▶ **Problem details**:
All lines in which the word "object" occurs are to be extracted.

Parts and joints as JSON:
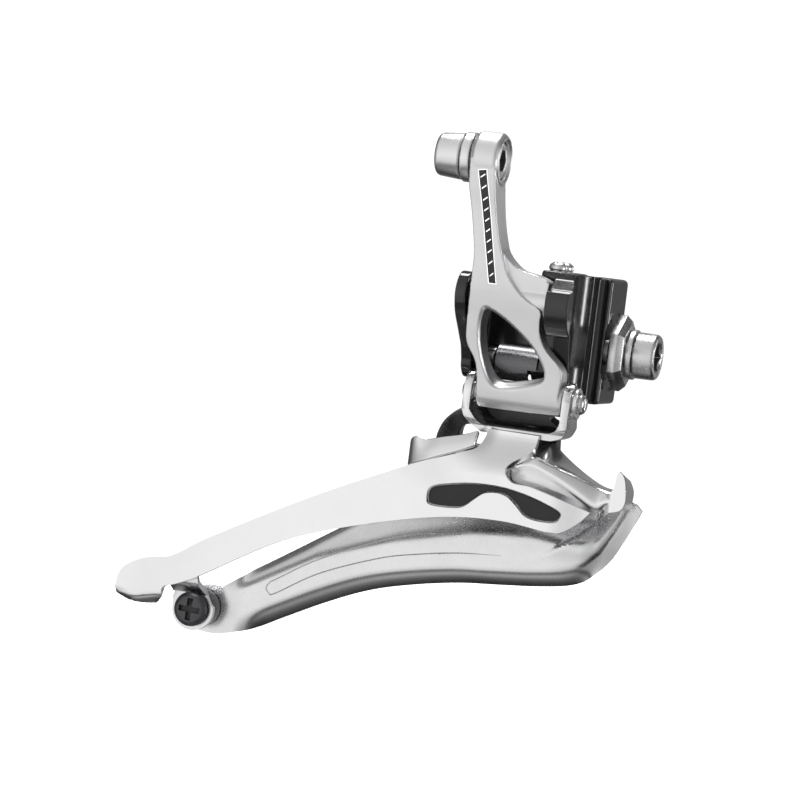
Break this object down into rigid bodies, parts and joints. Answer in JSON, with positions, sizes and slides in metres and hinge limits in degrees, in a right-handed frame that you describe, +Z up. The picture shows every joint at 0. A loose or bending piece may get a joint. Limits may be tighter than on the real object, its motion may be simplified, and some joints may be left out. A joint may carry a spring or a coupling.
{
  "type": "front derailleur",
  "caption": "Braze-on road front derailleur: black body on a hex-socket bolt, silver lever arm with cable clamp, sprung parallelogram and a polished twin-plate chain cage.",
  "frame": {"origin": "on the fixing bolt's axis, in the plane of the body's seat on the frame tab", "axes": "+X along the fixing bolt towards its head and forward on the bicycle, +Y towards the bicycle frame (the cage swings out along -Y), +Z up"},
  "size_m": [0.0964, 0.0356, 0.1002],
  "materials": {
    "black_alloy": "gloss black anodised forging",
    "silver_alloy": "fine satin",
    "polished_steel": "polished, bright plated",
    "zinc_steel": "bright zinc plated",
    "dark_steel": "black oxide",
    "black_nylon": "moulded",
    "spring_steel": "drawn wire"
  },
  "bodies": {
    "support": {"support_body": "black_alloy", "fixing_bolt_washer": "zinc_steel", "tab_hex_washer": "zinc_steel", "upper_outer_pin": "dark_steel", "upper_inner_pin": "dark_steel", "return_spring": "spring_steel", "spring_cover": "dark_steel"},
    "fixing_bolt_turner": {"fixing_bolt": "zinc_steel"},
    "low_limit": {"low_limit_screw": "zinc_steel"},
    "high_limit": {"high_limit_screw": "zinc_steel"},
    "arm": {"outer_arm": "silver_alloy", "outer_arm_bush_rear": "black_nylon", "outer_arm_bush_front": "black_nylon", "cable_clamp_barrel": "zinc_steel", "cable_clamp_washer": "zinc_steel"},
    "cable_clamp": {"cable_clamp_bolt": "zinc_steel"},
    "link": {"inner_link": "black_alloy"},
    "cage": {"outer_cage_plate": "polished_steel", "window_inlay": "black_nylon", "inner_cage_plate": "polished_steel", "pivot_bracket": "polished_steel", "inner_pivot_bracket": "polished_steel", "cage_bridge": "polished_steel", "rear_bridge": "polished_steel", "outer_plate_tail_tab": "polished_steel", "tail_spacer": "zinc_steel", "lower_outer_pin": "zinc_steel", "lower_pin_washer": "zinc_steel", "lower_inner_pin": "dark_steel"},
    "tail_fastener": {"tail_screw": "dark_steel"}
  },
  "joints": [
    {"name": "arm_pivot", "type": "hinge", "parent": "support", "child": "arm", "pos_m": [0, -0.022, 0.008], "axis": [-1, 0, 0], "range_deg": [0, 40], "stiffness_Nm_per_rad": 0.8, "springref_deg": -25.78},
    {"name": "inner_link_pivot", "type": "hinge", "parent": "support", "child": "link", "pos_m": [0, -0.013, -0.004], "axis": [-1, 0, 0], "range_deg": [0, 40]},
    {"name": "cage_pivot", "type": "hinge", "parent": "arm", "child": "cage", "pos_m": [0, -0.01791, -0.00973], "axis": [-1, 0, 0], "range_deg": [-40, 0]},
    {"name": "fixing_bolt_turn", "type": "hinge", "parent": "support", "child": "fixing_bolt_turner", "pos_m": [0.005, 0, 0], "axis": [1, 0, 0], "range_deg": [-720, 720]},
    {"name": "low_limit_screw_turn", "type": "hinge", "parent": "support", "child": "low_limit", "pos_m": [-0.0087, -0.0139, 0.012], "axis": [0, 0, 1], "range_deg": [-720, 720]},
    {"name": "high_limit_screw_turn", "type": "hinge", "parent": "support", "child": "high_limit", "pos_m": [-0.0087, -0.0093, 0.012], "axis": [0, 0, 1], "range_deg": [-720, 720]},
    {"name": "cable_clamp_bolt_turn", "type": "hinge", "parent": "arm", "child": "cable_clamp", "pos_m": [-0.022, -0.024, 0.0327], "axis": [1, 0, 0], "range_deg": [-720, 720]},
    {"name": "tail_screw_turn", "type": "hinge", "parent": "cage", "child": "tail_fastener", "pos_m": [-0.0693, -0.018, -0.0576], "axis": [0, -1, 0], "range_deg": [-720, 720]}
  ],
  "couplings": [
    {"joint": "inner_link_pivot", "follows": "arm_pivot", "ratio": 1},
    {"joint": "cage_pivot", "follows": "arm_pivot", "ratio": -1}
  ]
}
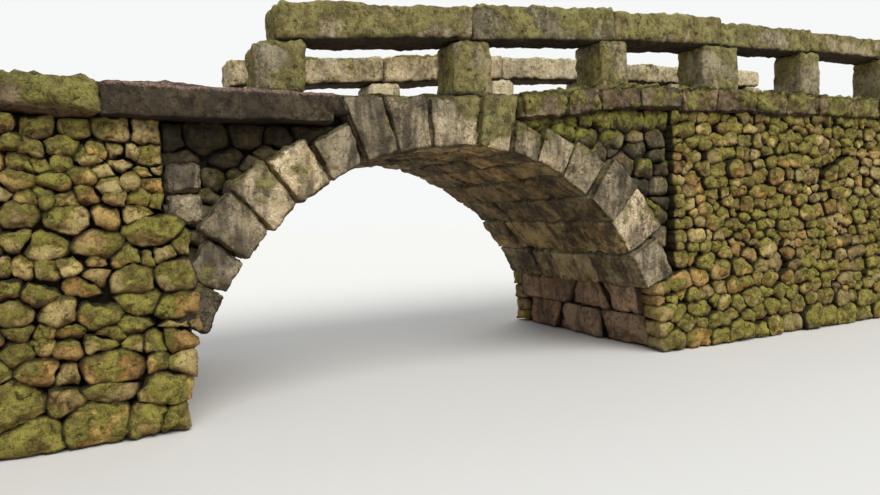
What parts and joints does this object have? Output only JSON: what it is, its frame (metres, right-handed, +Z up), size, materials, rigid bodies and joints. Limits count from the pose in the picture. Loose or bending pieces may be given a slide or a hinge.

==

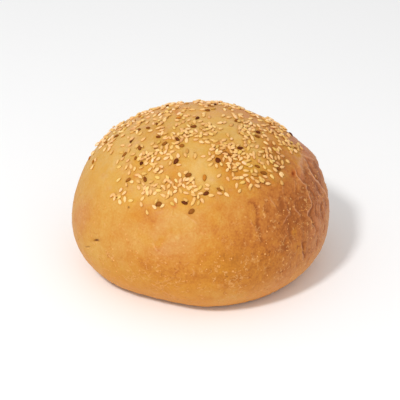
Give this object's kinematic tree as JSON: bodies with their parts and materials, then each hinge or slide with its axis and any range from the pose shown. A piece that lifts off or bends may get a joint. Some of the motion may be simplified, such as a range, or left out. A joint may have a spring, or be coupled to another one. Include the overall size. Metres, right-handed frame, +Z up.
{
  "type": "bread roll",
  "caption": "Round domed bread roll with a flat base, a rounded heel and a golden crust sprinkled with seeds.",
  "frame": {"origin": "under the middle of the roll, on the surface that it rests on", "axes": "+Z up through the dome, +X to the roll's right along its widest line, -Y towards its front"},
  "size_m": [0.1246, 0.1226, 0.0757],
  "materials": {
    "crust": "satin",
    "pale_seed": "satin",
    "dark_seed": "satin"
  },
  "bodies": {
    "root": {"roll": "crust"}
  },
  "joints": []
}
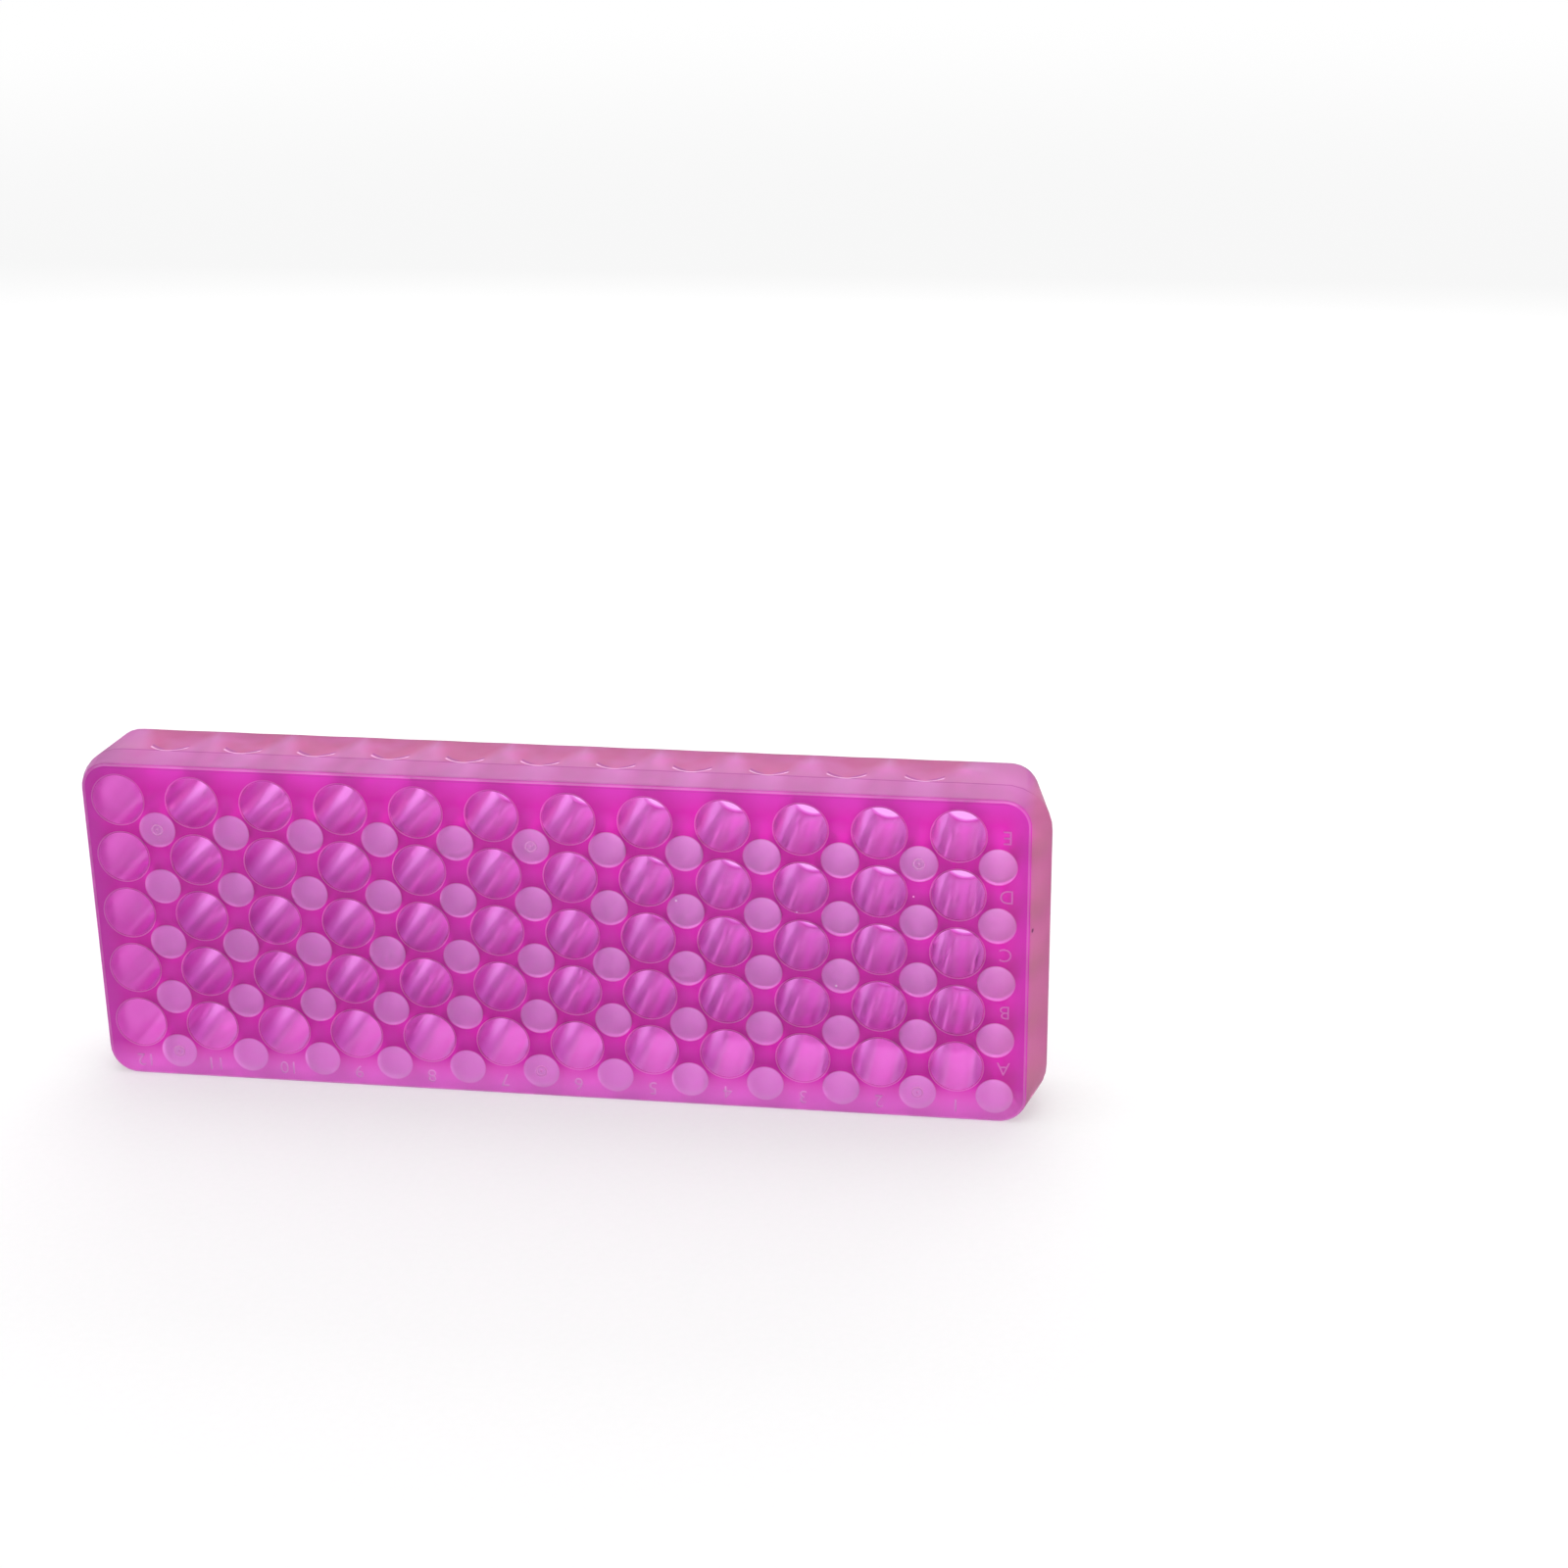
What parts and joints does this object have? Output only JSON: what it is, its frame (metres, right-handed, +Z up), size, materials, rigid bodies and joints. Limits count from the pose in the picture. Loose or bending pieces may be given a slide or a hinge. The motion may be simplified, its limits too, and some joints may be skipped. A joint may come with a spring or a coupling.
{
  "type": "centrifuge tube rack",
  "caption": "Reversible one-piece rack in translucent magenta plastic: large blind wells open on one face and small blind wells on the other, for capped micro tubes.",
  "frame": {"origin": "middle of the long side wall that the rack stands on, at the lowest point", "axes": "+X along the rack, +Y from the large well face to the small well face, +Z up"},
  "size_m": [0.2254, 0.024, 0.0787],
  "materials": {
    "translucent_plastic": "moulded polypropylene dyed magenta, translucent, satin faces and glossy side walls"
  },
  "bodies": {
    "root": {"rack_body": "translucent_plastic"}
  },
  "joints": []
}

▶ **Task result**:
Break this object down into rigid bodies, parts and joints. Answer in JSON, with positions, sizes and slides in metres and hinge limits in degrees, in a right-handed frame that you describe, +Z up. The picture shows every joint at 0. A loose or bending piece may get a joint. Limits may be tighter than on the real object, its motion may be simplified, and some joints may be left out. A joint may carry a spring or a coupling.
What parts and joints does this object have? Output only JSON: what it is, its frame (metres, right-handed, +Z up), size, materials, rigid bodies and joints. Limits count from the pose in the picture. Loose or bending pieces may be given a slide or a hinge.
Give this object's kinematic tree as JSON: bodies with their parts and materials, then each hinge or slide with its axis and any range from the pose shown. A piece that lifts off or bends may get a joint. Some of the motion may be simplified, such as a range, or left out. A joint may have a spring, or be coupled to another one. Include the overall size. Metres, right-handed frame, +Z up.
What parts and joints does this object have? Output only JSON: what it is, its frame (metres, right-handed, +Z up), size, materials, rigid bodies and joints. Limits count from the pose in the picture. Loose or bending pieces may be given a slide or a hinge. The motion may be simplified, its limits too, and some joints may be skipped. A joint may come with a spring or a coupling.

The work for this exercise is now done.